The fragile state of governments in new EU member states is emerging as a major obstacle to the region finishing off the privatization process launched following the fall of communism 16 years ago.
Despite several big sell-offs in sectors such as airlines, finance and utilities that are still to be completed, the current political weakness of governments -- in particular in the Czech Republic, Poland and Hungary -- combined with the widespread unpopularity of privatization, appears to have pushed the issue onto the back burner in many nations.
"Political weakness is a a major hindrance to privatization," said Lars Christensen, emerging markets analyst with Danske Bank in Copenhagen.
At the same time, signs of softer equity markets have also helped to dampen the enthusiasm among governments for pressing on with privatizations when the return might be lower than what they had hoped for.
Last week Poland called off holding a tender for an adviser for the privatization of key insurer PZU, raising doubts as to when Warsaw will proceed with what was seen as one of the biggest sell-offs this year.
Poland is already in the grip of moves towards a national election, which could mean that highly-charged political issues such as restructuring the country's coal mining sector, along with its huge financial burden of liabilities and debt, are now likely to handed over to the country's new government.
This leaves the Czech government's sale last week of its 51 percent stake in Cesky Telekom as likely to be one of the key sell-offs for the year.
NO FORWARD MOVEMENT
"There are some sell-offs but privatization is not really going forward," Christensen said. "There is no real popular support for privatization."

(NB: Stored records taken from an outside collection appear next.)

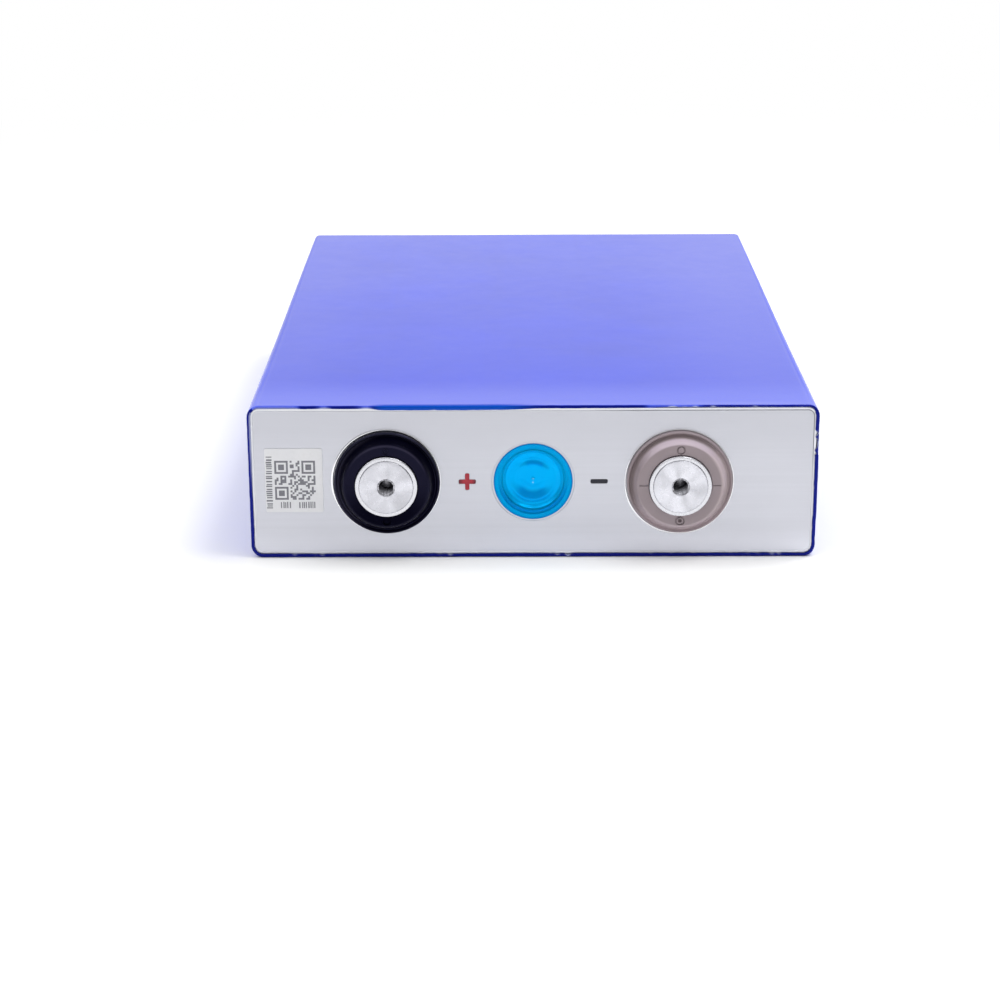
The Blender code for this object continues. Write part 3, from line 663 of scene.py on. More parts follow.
def plastic_material(name, base, rough, grain_mm=0.12, spread=0.12, sheen=0.4,
                     tint=(1.0, 1.0, 1.0), ring_x=None, bands=()):
    """Moulded plastic with a fine grain; spread is the depth of its cloudiness.

    sheen and tint: strength and colour of the reflection. bands: painted light and shade, see
    RING_BANDS, about ring_x.
    """
    mat = Material(name)
    cloud = mat.noise(scale=160.0, detail=3.0)
    speck = mat.noise(scale=1.6 / (grain_mm * MM), detail=3.0, roughness=0.6)
    colour = mat.mix(mat.span(cloud, 0.3, 0.7), base, scaled(base, 1 - spread))
    lighter = tuple(min(1.0, c * 1.22 + 0.002) for c in base)
    colour = mat.mix(mat.span(speck, 0.5, 0.75, 0.0, 0.35), colour, lighter)
    gloss = sheen
    if bands:
        x, z = mat.place(ring_x)
        away = mat.length(x, z)
    for inner, outer, soft, clock, start, full, strength, shade, shine in bands:
        angle = math.radians(clock)
        along = mat.plus(mat.times(x, math.sin(angle)), mat.times(z, math.cos(angle)))
        mask = mat.times(
            mat.rise(away, inner - soft, inner + soft),
            mat.fall(away, outer - soft, outer + soft),
            mat.rise(mat.math("DIVIDE", along, away), start, full, strength),
        )
        # painted light and shade on the band; some bands also lose shine
        if shade is not None:
            colour = mat.mix(mask, colour, shade)
        if shine is not None:
            gloss = mat.times(gloss, mat.span(mask, 0.0, 1.0, 1.0, shine))
    dust = mat.span(mat.noise(2600.0, 2.0), 0.76, 0.82, 0.0, 0.22)
    colour = mat.mix(dust, colour, (0.45, 0.45, 0.46))
    normal = mat.bump(speck, distance=0.000006)
    normal = mat.bump(cloud, distance=0.000012, strength=0.7, normal=normal)
    return mat.done(mat.principled(
        Base_Color=colour,
        Roughness=mat.span(speck, 0.3, 0.7, *rough),
        Specular_IOR_Level=gloss,
        Specular_Tint=tint,
        Normal=normal,
    ))


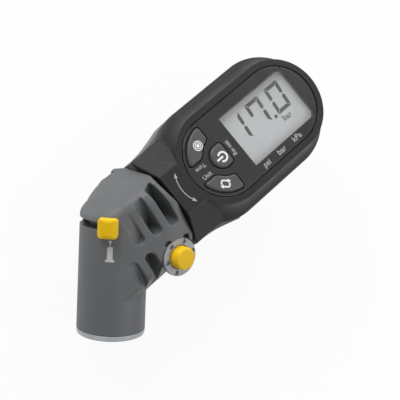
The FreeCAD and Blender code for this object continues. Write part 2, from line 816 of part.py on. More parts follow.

Even then Prague's sale of the holding to Spain's Telefonica for US$3.59 billion was held as Prime Minister Stanislav Gross' ruling coalition faced collapse.
Further underscoring the political uncertainty facing the nation, Gross's minority left-center government went on to survive a parliamentary vote of no-confidence only after several deputies including the bloc of communist representatives abstained from voting.
"The political cycle has been by no means helpful," said Michael Dybula, emerging markets strategist with BNP Paribas in Warsaw.
However, political pressures are not the only forces acting against governments moving ahead with privatizations. Last week Hungary's state privatization body announced that it had again failed in sell off the nation's flag carrier Malev because, according to Hungarian press reports, of the reluctance of bidders to takeover the loss-making airline's debt.
FEW CANDIDATES
Analysts point out however that a decade after the round of sell-offs across Central and Eastern Europe (CEE) as governments embarked on dismantling their nations' command economies, the number of candidates that can be lined up for privatization has shrunk considerably, with the state share of the economy having dropped significantly in recent years.
Moreover, the scale of the privatization which took place across the region in the early years following the fall of communism means that the companies now on the sell-off list are often in highly politically sensitive areas.
"It is harder to privatize now than it was five or 10 years ago," Christensen said.
This is despite the pressure on many CEE governments to knock their public finances into shape in the hope of merging their currencies with the euro, possibly by the turn of the decade. Selling off the remaining utilities presents more risk of a political backlash for governments than the privatizations that have already taken place in sectors such as telecoms, banking and manufacturing.
UTILITY SECTOR
"Everybody is paying an electricity bill so it is a sensitive question," Dybula said.
Selling off utilities also raises complicated issues such as how a privatized utilities sector should be regulated.
But with the numbers of mergers and acquisitions across the CEE increasing sharply, the competitive pressures unleashed by nations such as Poland, the Czech Republic, Slovakia and Hungary signing up for EU membership last year may have resulted in companies already starting to move into a new phase of consolidation.